I'm so over the heavy, in extremis cakes of my youth. You know, Death By Chocolate, or stuffed with everything you can get the batter to hold--like Hummingbird Cake.

For the past couple years, I've been making white and yellow cakes, with whipped cream or mousse filling and the splendid perfection of impeccably ripe fruit. light, light, light. Citrus curds are yummy, too, as fillings. I usually flavor the batter to complement the filling.

When only chocolate will do, Sachertorte. I've been making it since college, but apricot isn't very popular amongst my kith & kin, so I use raspberry or cherry. Once, as a special birthday request, I filled & iced the cake with Swiss meringue, then dripped a fudgy ganache down the sides. It was an imitation of Max's Cafe "Niagara Falls Cake". It was gone very quickly and well appreciated.

Currently, I'm trying to perfect crumb cake versions: vanilla ("plain"), spice and with fruit. First, mini muffins, then muffin tops.
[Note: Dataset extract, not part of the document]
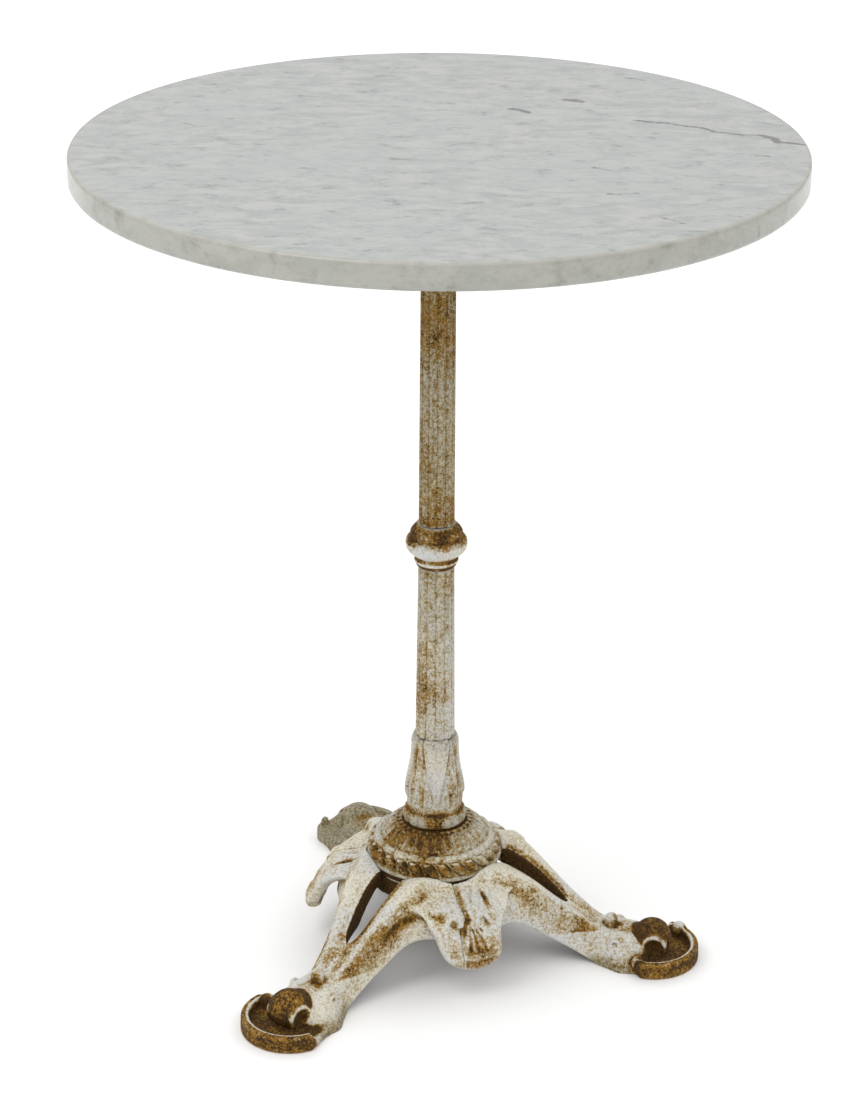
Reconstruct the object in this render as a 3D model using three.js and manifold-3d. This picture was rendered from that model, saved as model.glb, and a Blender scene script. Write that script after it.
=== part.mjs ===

If you're going to sell by the slice, I would buy pieces of fruit-filled quick breads like pumpkin, persimmon, apple-walnut.

I strongly suggest you develop a killer buttercream. A good cake becomes a repeat, must-have with a well balanced, rich but not overwhelming, frosting. And, of course, you can doctor the flavoring extracts to suit the final product.
My reason for this suggestion is that while I don't make buttecream except as a special request for a special occasion,--because I feel bad about its unhealthfulness--it doesn't stop me from buying a high-end cuppie for myself!

Good luck! a homey bakery is a great idea.